Wall Street Veteran Blames Seasonality

A Wall Street veteran didn’t mention the Fed in his assessment of the current weakness in the stock market. Long-time trader Art Cashin said the market sell-off is partially seasonal, and partially a case of weakness driving further weakness.

“The first two weeks of October are historically biased to the downside – they are usually cleaning up a sell-off from September. We didn’t get much of one this year, but we are still in that negative two-week period,” Cashin said on CNBC’s Closing Bell.

“I think what you saw was a test and a failure … and I think that prompted a lot of people to say, ‘Oh my goodness, this is not what we’re used to.’ Support is supposed to hold and [stocks] are supposed to bounce. So the failure to bounce brought in additional selling,” said Cashin, UBS director of floor operations at the New York Stock Exchange.

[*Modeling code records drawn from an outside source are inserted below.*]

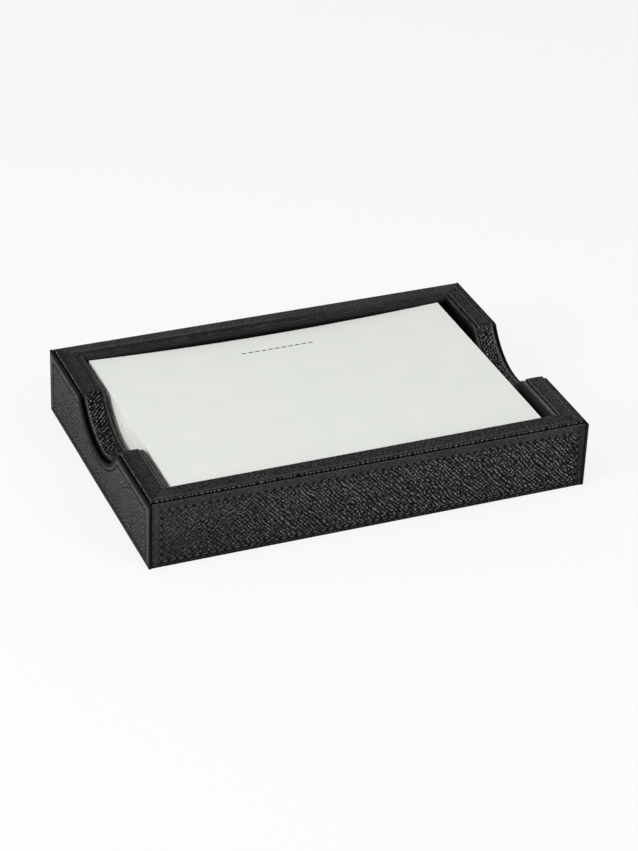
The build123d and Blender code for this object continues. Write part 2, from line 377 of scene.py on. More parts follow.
def add_piece(name, points, faces, material, body, nodes, marks=None, rounded=True):
    """A mesh of points in millimetres, riding on a body in the place of CAD nodes.

    faces is a list of faces, or the number of corners of each face and all corners in a row.
    marks are what the mesh stores for each point: one number or three under a name.
    """
    if isinstance(faces, list):
        faces = [len(face) for face in faces], [corner for face in faces for corner in face]
    sizes, corners = map(np.asarray, faces)
    mesh = bpy.data.meshes.new(name)
    mesh.vertices.add(len(points))
    mesh.vertices.foreach_set("co", (points * MM).ravel())
    mesh.loops.add(len(corners))
    mesh.loops.foreach_set("vertex_index", corners)
    mesh.polygons.add(len(sizes))
    mesh.polygons.foreach_set("loop_start", np.concatenate([[0], np.cumsum(sizes)[:-1]]))
    mesh.polygons.foreach_set("use_smooth", np.full(len(sizes), rounded))
    mesh.update(calc_edges=True)
    mesh.validate()
    for mark, values in (marks or {}).items():
        kind, field = ("FLOAT_VECTOR", "vector") if values.ndim == 2 else ("FLOAT", "value")
        mesh.attributes.new(mark, kind, "POINT").data.foreach_set(field, values.ravel())
    mesh.materials.append(material)
    piece = bpy.data.objects.new(name, mesh)
    bpy.context.scene.collection.objects.link(piece)
    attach(piece, body)
    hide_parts(*nodes)


def loop_faces(rows, columns):
    """Faces of a bar: a closed loop of rows swept along columns, with both ends filled."""
    r, c = np.meshgrid(np.arange(rows), np.arange(columns - 1), indexing="ij")
    here, after = r * columns + c, (r + 1) % rows * columns + c
    quads = np.stack([here, here + 1, after + 1, after], -1).reshape(-1, 4)
    first = np.arange(rows) * columns
    sizes = np.concatenate([np.full(len(quads), 4), [rows, rows]])
    return sizes, np.concatenate([quads.ravel(), first, first[::-1] + columns - 1])


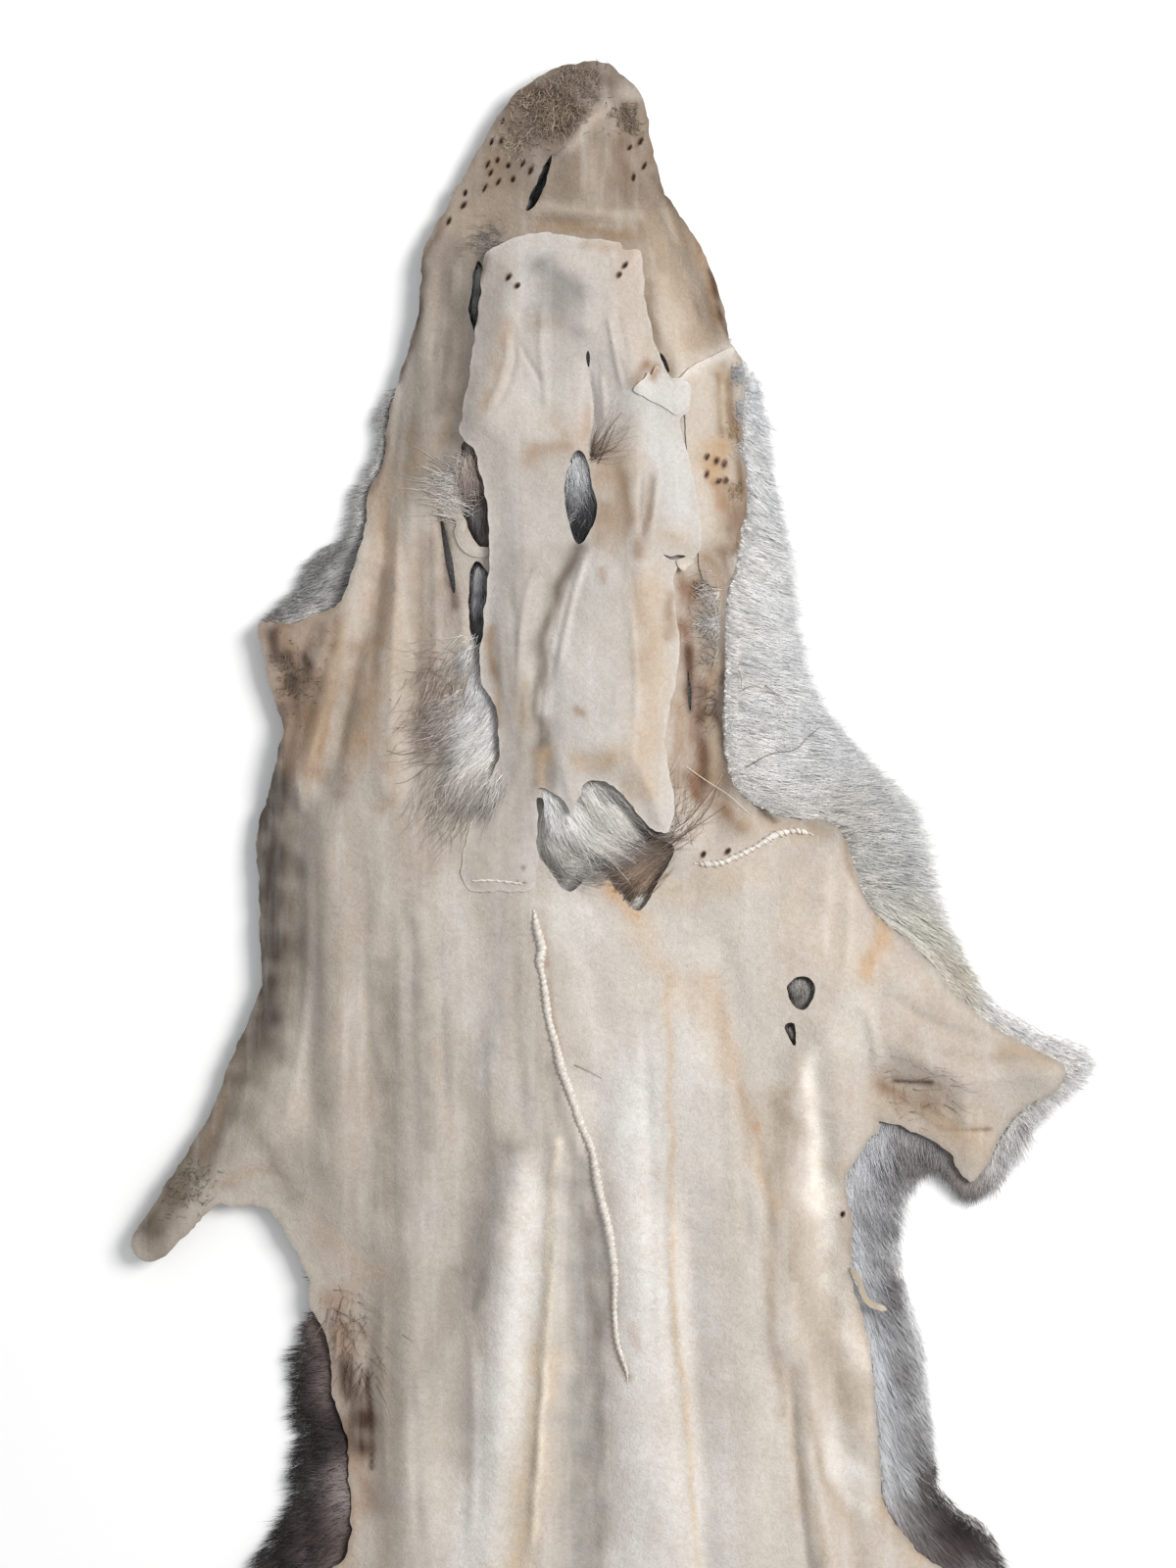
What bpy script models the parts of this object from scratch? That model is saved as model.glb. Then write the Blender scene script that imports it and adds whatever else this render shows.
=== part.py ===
"""Tanned opossum pelt, laid out with its flesh side up and its fur on the floor.

The pelt is four pieces, from the floor up. The fur is a lumpy slab with a flat foot
and pointed locks round its rim. The hide is a thin leather sheet that lies on it. The
skin of the jaw and throat is a second sheet, turned up over the neck, and it lies on
its own thin layer of fur.

Every outline is read in millimetres. "across" runs to the right from the middle line,
and "down" runs from the tip of the nose towards the tail.
"""

import random
from collections import namedtuple

import bmesh
import bpy
import numpy as np
from mathutils import Vector
from mathutils.geometry import delaunay_2d_cdt

MM = 0.001

# Driving sizes, in millimetres
HIDE_THICK = 1.6
THROAT_THICK = 1.4
GAP = 0.4
HIDE_LOFT = 13.0
HIDE_RIM = 6.5
HIDE_LOWEST = 4.5
LOFT_RUN = 30.0
THROAT_FUR_THICK = 3.4
THROAT_FUR_RIM = 0.9
THROAT_RUN = 13.0
LOCK_TIP_THICK = 1.2
LOCK_ROOT_THICK = 5.6
LOCKS = 150
LOCK_CUT = 0.62
LOCK_UNEVEN = 0.15
LOCK_SWEEP = 3.0
LUMP_HEIGHT = 0.5
LUMP_ACROSS = 26.0
LUMP_DOWN = 33.0
FUR_THINS_OVER = 9.0
CHEST_BULGE = 1.8
CHEST_SLOPE = 6.0

# How finely the sheets are divided, in millimetres
ROW_ACROSS = 8.0
ROW_DOWN = 18.0
RIM_STEP = 7.5
FUR_LINE_STEP = 1.0
HOLE_STEP = 3.6
ROW_CLEARANCE = 2.2
ON_THE_LINE = 0.5
CURVE_SHARES = 12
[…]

“We saw the market go down and test various moving averages, various trend levels – and they tested successfully and bounced a little bit. Today they went down to those testing areas and failed,” Cashin said. “The selling brought in a bit of a domino effect, where the weakness led to further weakness. And I think that is why you’re down 600 and some odd points, too.”

Cashin said the drop is 80 percent technical. He attributed the other 20 percent of the sell-off to “foreign things,” like currencies and trade war fears. Cashin said he will be watching foreign markets to see if selling continues into Thursday.